- [Aim of the exercise] Reproduce all of the data word for word.
** begin Given data **
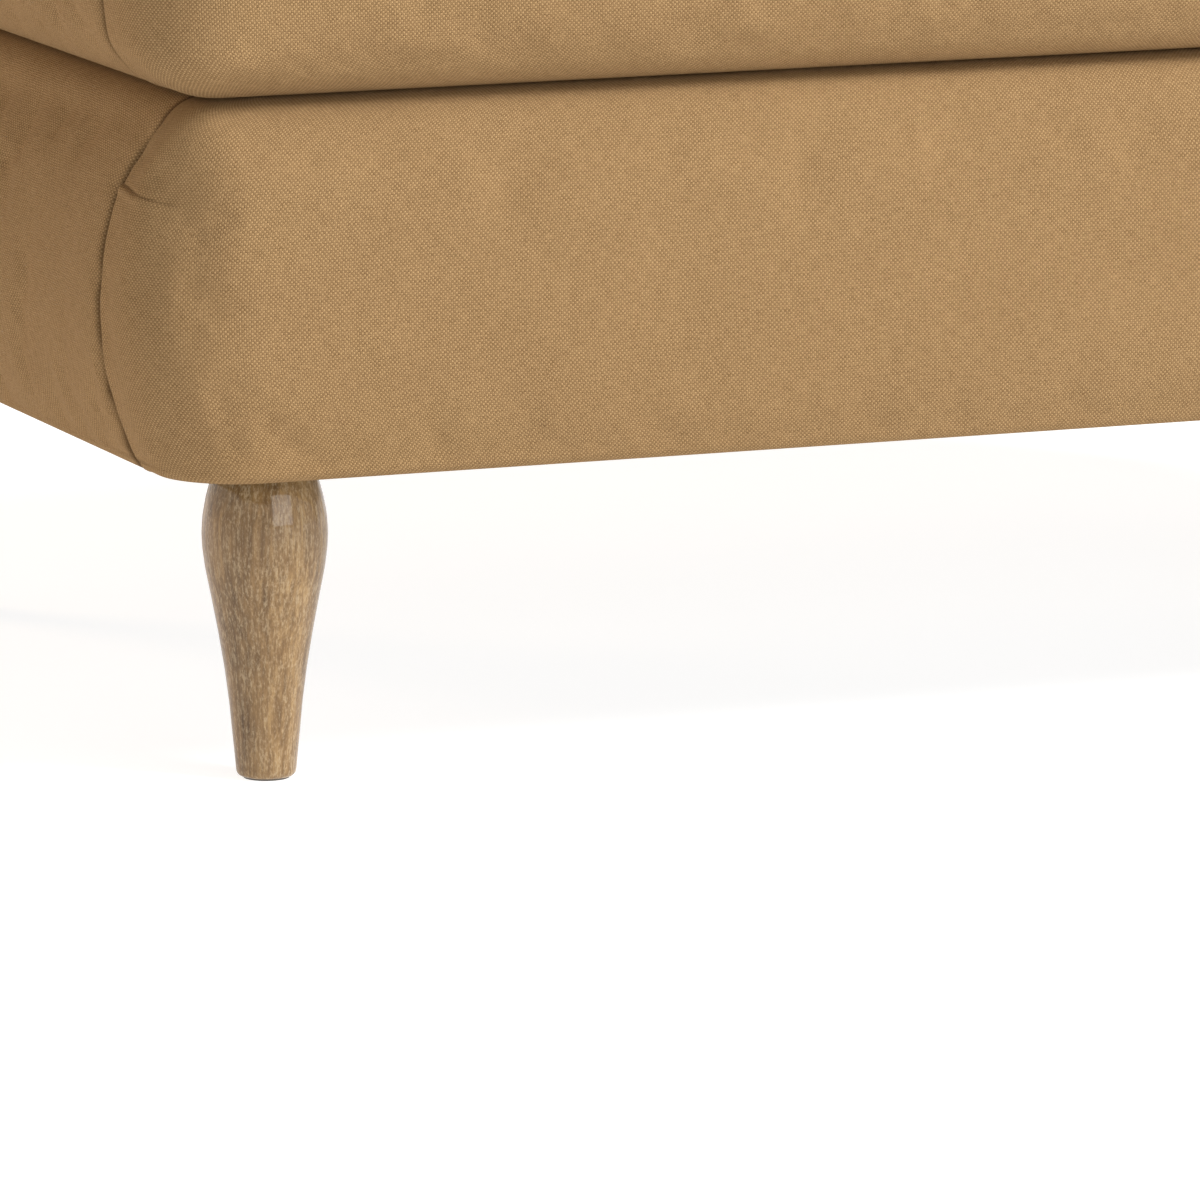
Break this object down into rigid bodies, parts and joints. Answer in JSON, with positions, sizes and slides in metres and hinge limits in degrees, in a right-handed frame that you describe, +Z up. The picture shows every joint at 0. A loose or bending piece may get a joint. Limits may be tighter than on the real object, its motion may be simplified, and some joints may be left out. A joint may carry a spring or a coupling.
{
  "type": "storage ottoman",
  "caption": "Rectangular upholstered storage ottoman in woven cloth on short turned wooden legs, with a padded lid on rear hinges, held by folding stays.",
  "frame": {"origin": "on the floor at the middle of the footprint", "axes": "+Z up, X along the width, the front faces -Y, the lid hinges are at the back, +Y"},
  "size_m": [0.968, 0.616, 0.445],
  "materials": {
    "cover": "woven camel cloth",
    "oak": "limed oak, clear lacquer",
    "carcass": "birch plywood",
    "batten": "planed softwood",
    "foam": "polyurethane foam",
    "lining": "non-woven lining",
    "screws": "zinc plated",
    "steel": "satin",
    "glide": "matte"
  },
  "bodies": {
    "base": {"front_board": "carcass", "back_board": "carcass", "left_board": "carcass", "right_board": "carcass", "floor_board": "carcass", "front_cleat": "batten", "back_cleat": "batten", "left_cleat": "batten", "right_cleat": "batten", "corner_blocks": "batten", "hinge_rail": "batten", "frame_screws": "screws", "front_foam": "foam", "back_foam": "foam", "left_foam": "foam", "right_foam": "foam", "front_cover": "cover", "back_cover": "cover", "left_end_cover": "cover", "right_end_cover": "cover", "storage_lining": "lining", "dust_cover": "lining", "front_left_leg": "oak", "front_right_leg": "oak", "back_left_leg": "oak", "back_right_leg": "oak", "leg_bolts": "screws", "tee_nuts": "screws", "foot_glides": "glide", "hinge_base_leaves": "steel", "hinge_pins": "steel", "hinge_base_screws": "screws", "stay_base_brackets": "steel", "base_bracket_screws": "screws", "base_rivets": "steel"},
    "lid": {"lid_board": "carcass", "lid_foam": "foam", "lid_top_cover": "cover", "lid_front_band": "cover", "lid_back_band": "cover", "lid_left_band": "cover", "lid_right_band": "cover", "lid_lining": "lining", "hinge_lid_leaves": "steel", "hinge_lid_screws": "screws", "stay_lid_brackets": "steel", "lid_bracket_screws": "screws", "lid_rivets": "steel"},
    "left_lower_link": {"left_lower_arm": "steel", "left_elbow_rivet": "steel"},
    "right_lower_link": {"right_lower_arm": "steel", "right_elbow_rivet": "steel"},
    "left_upper_link": {"left_upper_arm": "steel"},
    "right_upper_link": {"right_upper_arm": "steel"}
  },
  "joints": [
    {"name": "lid_hinge", "type": "hinge", "parent": "base", "child": "lid", "pos_m": [0, 0.2915, 0.33025], "axis": [-1, 0, 0], "range_deg": [0, 85]},
    {"name": "left_base_pivot", "type": "hinge", "parent": "base", "child": "left_lower_link", "pos_m": [-0.4359, 0.2455, 0.22025], "axis": [-1, 0, 0], "range_deg": [0, 85]},
    {"name": "right_base_pivot", "type": "hinge", "parent": "base", "child": "right_lower_link", "pos_m": [0.4359, 0.2455, 0.22025], "axis": [-1, 0, 0], "range_deg": [0, 85]},
    {"name": "left_lid_pivot", "type": "hinge", "parent": "lid", "child": "left_upper_link", "pos_m": [-0.4328, 0.0865, 0.31625], "axis": [-1, 0, 0], "range_deg": [-85, 0]},
    {"name": "right_lid_pivot", "type": "hinge", "parent": "lid", "child": "right_upper_link", "pos_m": [0.4328, 0.0865, 0.31625], "axis": [-1, 0, 0], "range_deg": [-85, 0]}
  ],
  "couplings": [
    {"joint": "left_base_pivot", "follows": "lid_hinge", "ratio": 1},
    {"joint": "right_base_pivot", "follows": "lid_hinge", "ratio": 1},
    {"joint": "left_lid_pivot", "follows": "lid_hinge", "ratio": -1},
    {"joint": "right_lid_pivot", "follows": "lid_hinge", "ratio": -1}
  ]
}
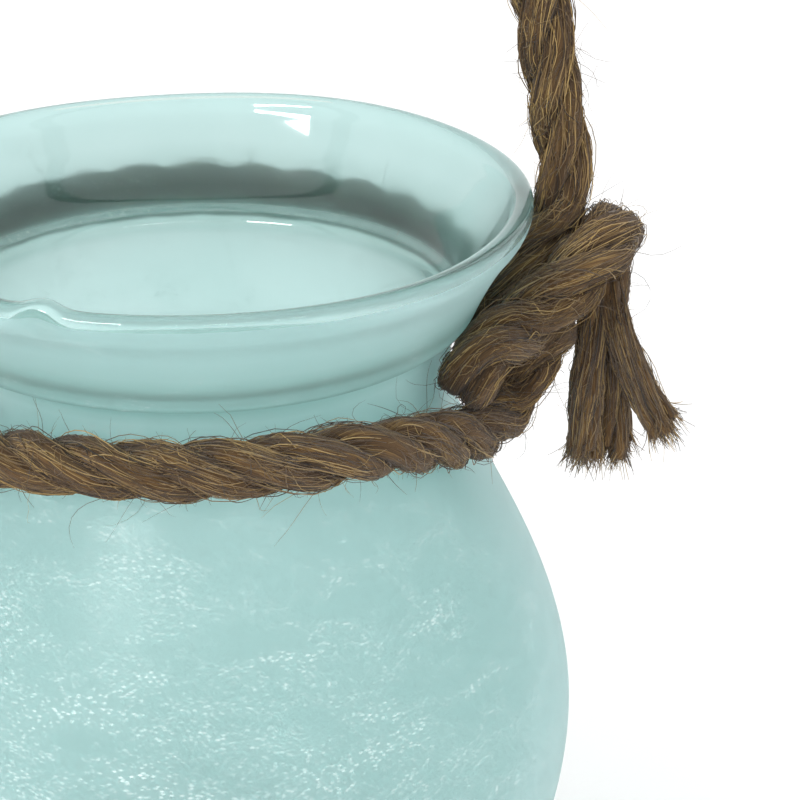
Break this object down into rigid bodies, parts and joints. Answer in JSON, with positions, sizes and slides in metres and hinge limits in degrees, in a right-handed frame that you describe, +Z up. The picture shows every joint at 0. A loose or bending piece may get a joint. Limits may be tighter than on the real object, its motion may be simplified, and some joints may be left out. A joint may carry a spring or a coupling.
{
  "type": "hanging lantern",
  "caption": "Bulbous frosted glass jar lantern with a flared collar, a rope ring round the neck, a knotted rope handle and a tealight inside.",
  "frame": {"origin": "centre of the jar's base, on the surface that it stands on", "axes": "+Z up along the jar's axis; +X through the right-hand hitch; the front is -Y"},
  "size_m": [0.1844, 0.142, 0.3299],
  "materials": {
    "frosted_glass": "satin",
    "jute_rope": "rough, fibrous",
    "tealight_cup": "satin",
    "wax": "satin",
    "cotton_wick": "matt"
  },
  "bodies": {
    "jar": {"glass_jar": "frosted_glass", "neck_rope": "jute_rope", "right_standing_end": "jute_rope", "right_hitch_wrap": "jute_rope", "right_tail_strand_inner": "jute_rope", "right_tail_strand_middle": "jute_rope", "right_tail_strand_outer": "jute_rope", "left_standing_end": "jute_rope", "left_hitch_wrap": "jute_rope", "left_tail_strand_inner": "jute_rope", "left_tail_strand_middle": "jute_rope", "left_tail_strand_outer": "jute_rope"},
    "handle": {"handle_rope": "jute_rope"},
    "tealight": {"tealight_cup": "tealight_cup", "tealight_wax": "wax", "wick_sustainer": "tealight_cup", "tealight_wick": "cotton_wick"}
  },
  "joints": [
    {"name": "handle_swing", "type": "hinge", "parent": "jar", "child": "handle", "pos_m": [0, 0, 0.176], "axis": [1, 0, 0], "range_deg": [-100, 100]},
    {"name": "tealight_lift", "type": "slide", "parent": "jar", "child": "tealight", "axis": [0, 0, 1], "range_m": [0, 0.175]}
  ]
}
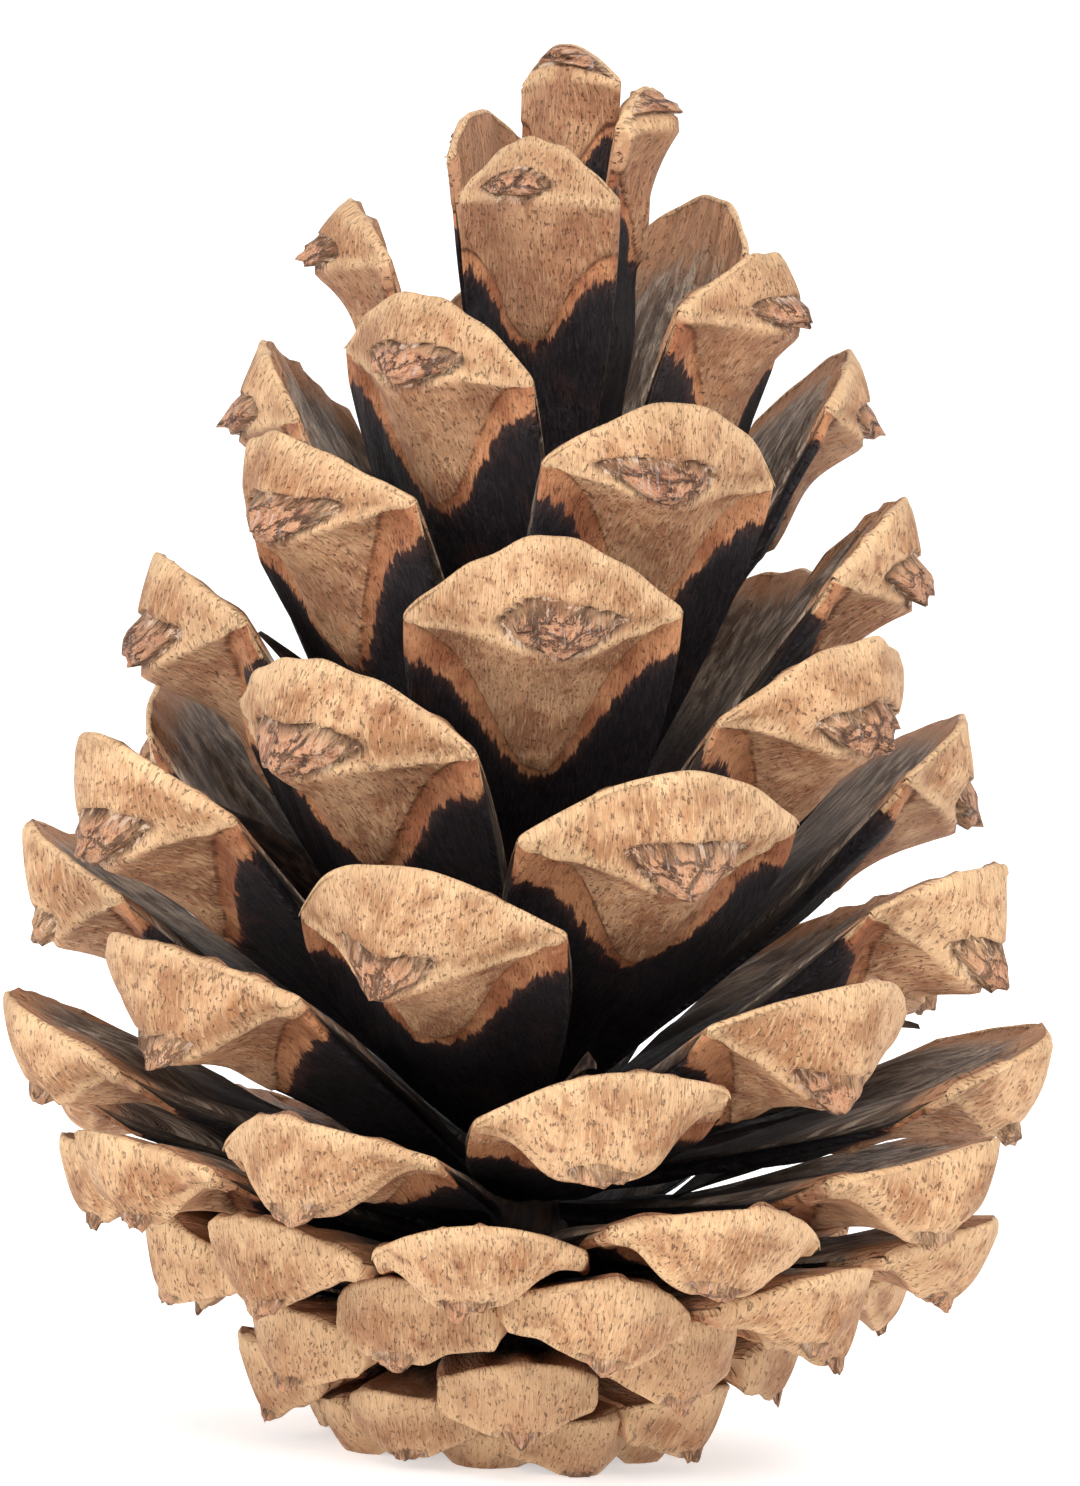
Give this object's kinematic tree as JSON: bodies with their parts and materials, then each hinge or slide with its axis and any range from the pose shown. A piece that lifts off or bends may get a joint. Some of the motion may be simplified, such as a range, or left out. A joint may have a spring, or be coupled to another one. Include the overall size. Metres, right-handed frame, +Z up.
** end Given data **
- [Solution to this exercise]
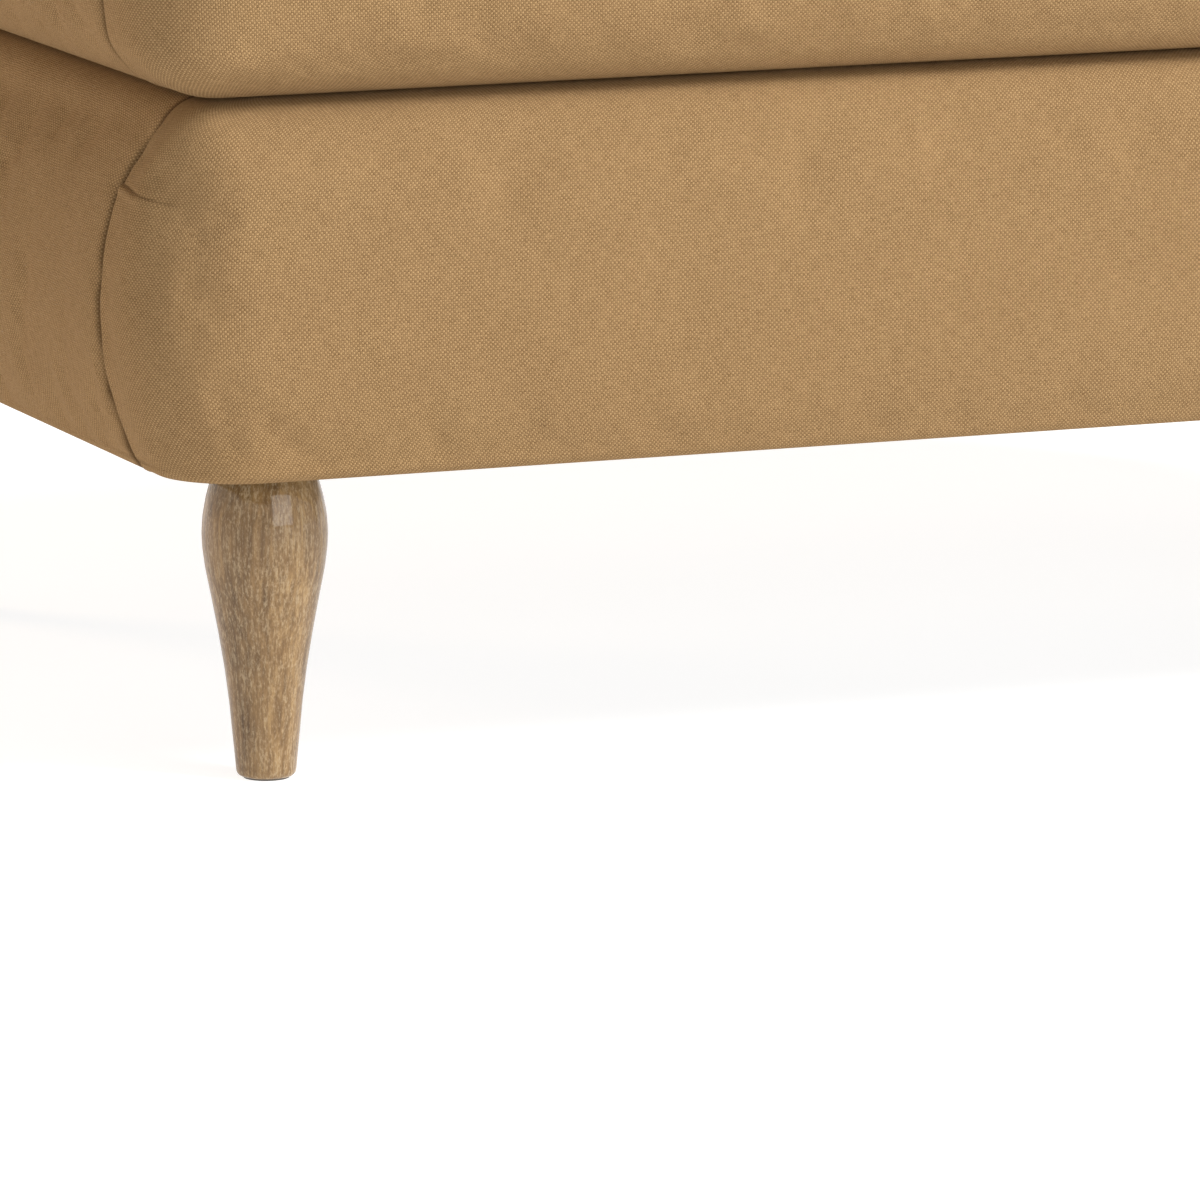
Break this object down into rigid bodies, parts and joints. Answer in JSON, with positions, sizes and slides in metres and hinge limits in degrees, in a right-handed frame that you describe, +Z up. The picture shows every joint at 0. A loose or bending piece may get a joint. Limits may be tighter than on the real object, its motion may be simplified, and some joints may be left out. A joint may carry a spring or a coupling.
{
  "type": "storage ottoman",
  "caption": "Rectangular upholstered storage ottoman in woven cloth on short turned wooden legs, with a padded lid on rear hinges, held by folding stays.",
  "frame": {"origin": "on the floor at the middle of the footprint", "axes": "+Z up, X along the width, the front faces -Y, the lid hinges are at the back, +Y"},
  "size_m": [0.968, 0.616, 0.445],
  "materials": {
    "cover": "woven camel cloth",
    "oak": "limed oak, clear lacquer",
    "carcass": "birch plywood",
    "batten": "planed softwood",
    "foam": "polyurethane foam",
    "lining": "non-woven lining",
    "screws": "zinc plated",
    "steel": "satin",
    "glide": "matte"
  },
  "bodies": {
    "base": {"front_board": "carcass", "back_board": "carcass", "left_board": "carcass", "right_board": "carcass", "floor_board": "carcass", "front_cleat": "batten", "back_cleat": "batten", "left_cleat": "batten", "right_cleat": "batten", "corner_blocks": "batten", "hinge_rail": "batten", "frame_screws": "screws", "front_foam": "foam", "back_foam": "foam", "left_foam": "foam", "right_foam": "foam", "front_cover": "cover", "back_cover": "cover", "left_end_cover": "cover", "right_end_cover": "cover", "storage_lining": "lining", "dust_cover": "lining", "front_left_leg": "oak", "front_right_leg": "oak", "back_left_leg": "oak", "back_right_leg": "oak", "leg_bolts": "screws", "tee_nuts": "screws", "foot_glides": "glide", "hinge_base_leaves": "steel", "hinge_pins": "steel", "hinge_base_screws": "screws", "stay_base_brackets": "steel", "base_bracket_screws": "screws", "base_rivets": "steel"},
    "lid": {"lid_board": "carcass", "lid_foam": "foam", "lid_top_cover": "cover", "lid_front_band": "cover", "lid_back_band": "cover", "lid_left_band": "cover", "lid_right_band": "cover", "lid_lining": "lining", "hinge_lid_leaves": "steel", "hinge_lid_screws": "screws", "stay_lid_brackets": "steel", "lid_bracket_screws": "screws", "lid_rivets": "steel"},
    "left_lower_link": {"left_lower_arm": "steel", "left_elbow_rivet": "steel"},
    "right_lower_link": {"right_lower_arm": "steel", "right_elbow_rivet": "steel"},
    "left_upper_link": {"left_upper_arm": "steel"},
    "right_upper_link": {"right_upper_arm": "steel"}
  },
  "joints": [
    {"name": "lid_hinge", "type": "hinge", "parent": "base", "child": "lid", "pos_m": [0, 0.2915, 0.33025], "axis": [-1, 0, 0], "range_deg": [0, 85]},
    {"name": "left_base_pivot", "type": "hinge", "parent": "base", "child": "left_lower_link", "pos_m": [-0.4359, 0.2455, 0.22025], "axis": [-1, 0, 0], "range_deg": [0, 85]},
    {"name": "right_base_pivot", "type": "hinge", "parent": "base", "child": "right_lower_link", "pos_m": [0.4359, 0.2455, 0.22025], "axis": [-1, 0, 0], "range_deg": [0, 85]},
    {"name": "left_lid_pivot", "type": "hinge", "parent": "lid", "child": "left_upper_link", "pos_m": [-0.4328, 0.0865, 0.31625], "axis": [-1, 0, 0], "range_deg": [-85, 0]},
    {"name": "right_lid_pivot", "type": "hinge", "parent": "lid", "child": "right_upper_link", "pos_m": [0.4328, 0.0865, 0.31625], "axis": [-1, 0, 0], "range_deg": [-85, 0]}
  ],
  "couplings": [
    {"joint": "left_base_pivot", "follows": "lid_hinge", "ratio": 1},
    {"joint": "right_base_pivot", "follows": "lid_hinge", "ratio": 1},
    {"joint": "left_lid_pivot", "follows": "lid_hinge", "ratio": -1},
    {"joint": "right_lid_pivot", "follows": "lid_hinge", "ratio": -1}
  ]
}
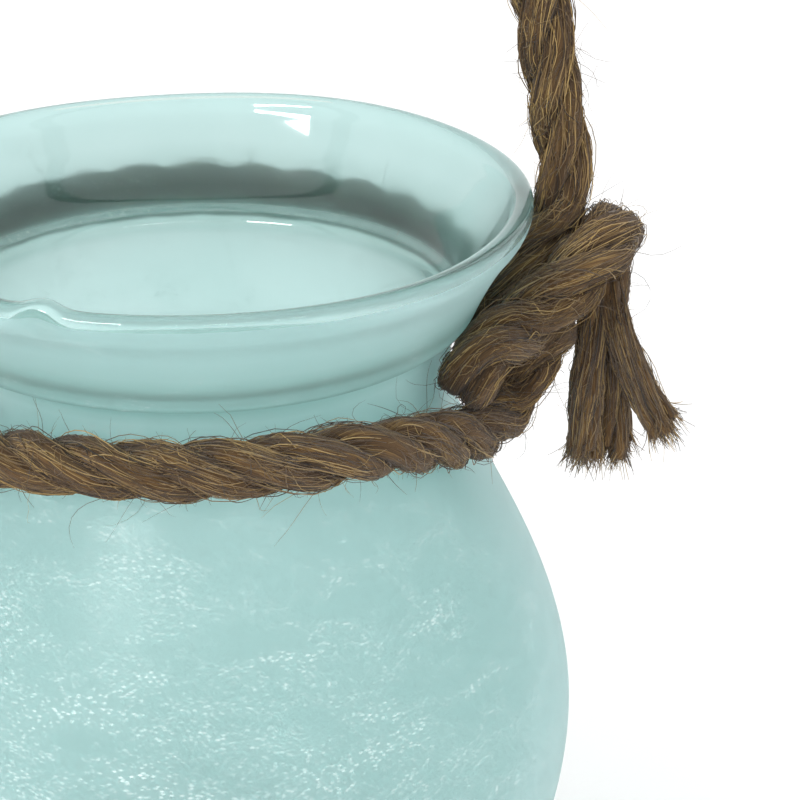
Break this object down into rigid bodies, parts and joints. Answer in JSON, with positions, sizes and slides in metres and hinge limits in degrees, in a right-handed frame that you describe, +Z up. The picture shows every joint at 0. A loose or bending piece may get a joint. Limits may be tighter than on the real object, its motion may be simplified, and some joints may be left out. A joint may carry a spring or a coupling.
{
  "type": "hanging lantern",
  "caption": "Bulbous frosted glass jar lantern with a flared collar, a rope ring round the neck, a knotted rope handle and a tealight inside.",
  "frame": {"origin": "centre of the jar's base, on the surface that it stands on", "axes": "+Z up along the jar's axis; +X through the right-hand hitch; the front is -Y"},
  "size_m": [0.1844, 0.142, 0.3299],
  "materials": {
    "frosted_glass": "satin",
    "jute_rope": "rough, fibrous",
    "tealight_cup": "satin",
    "wax": "satin",
    "cotton_wick": "matt"
  },
  "bodies": {
    "jar": {"glass_jar": "frosted_glass", "neck_rope": "jute_rope", "right_standing_end": "jute_rope", "right_hitch_wrap": "jute_rope", "right_tail_strand_inner": "jute_rope", "right_tail_strand_middle": "jute_rope", "right_tail_strand_outer": "jute_rope", "left_standing_end": "jute_rope", "left_hitch_wrap": "jute_rope", "left_tail_strand_inner": "jute_rope", "left_tail_strand_middle": "jute_rope", "left_tail_strand_outer": "jute_rope"},
    "handle": {"handle_rope": "jute_rope"},
    "tealight": {"tealight_cup": "tealight_cup", "tealight_wax": "wax", "wick_sustainer": "tealight_cup", "tealight_wick": "cotton_wick"}
  },
  "joints": [
    {"name": "handle_swing", "type": "hinge", "parent": "jar", "child": "handle", "pos_m": [0, 0, 0.176], "axis": [1, 0, 0], "range_deg": [-100, 100]},
    {"name": "tealight_lift", "type": "slide", "parent": "jar", "child": "tealight", "axis": [0, 0, 1], "range_m": [0, 0.175]}
  ]
}
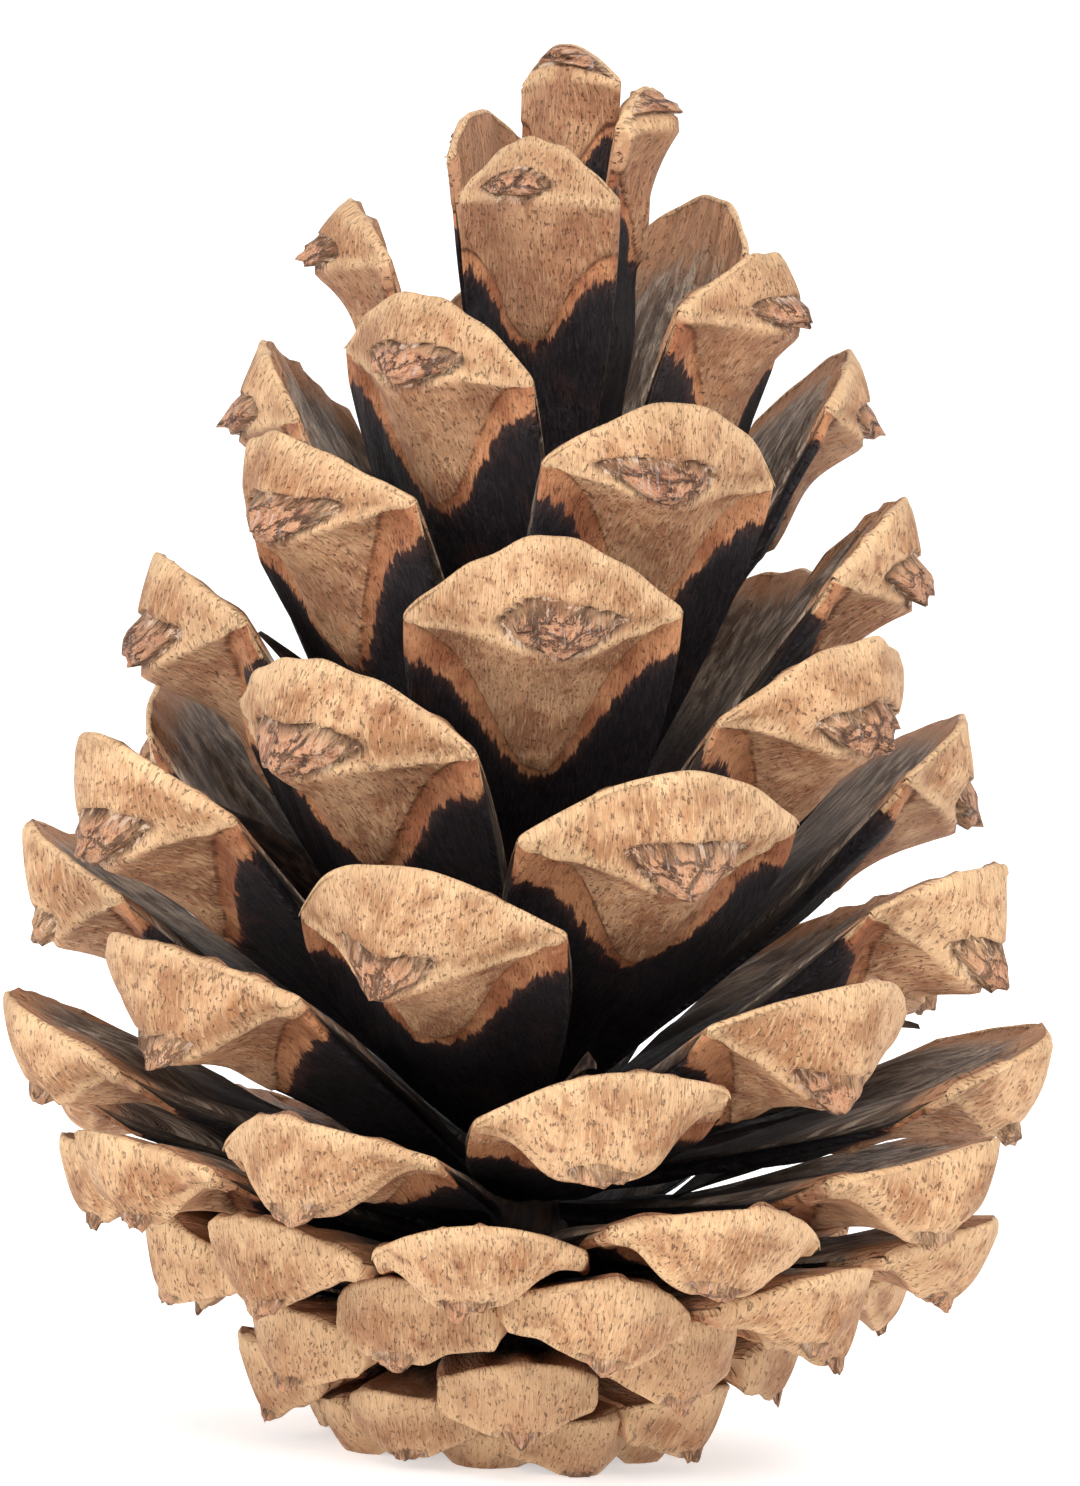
Give this object's kinematic tree as JSON: bodies with their parts and materials, then each hinge or slide with its axis and any range from the pose shown. A piece that lifts off or bends may get a joint. Some of the motion may be simplified, such as a range, or left out. A joint may have a spring, or be coupled to another one. Include the overall size. Metres, right-handed frame, +Z up.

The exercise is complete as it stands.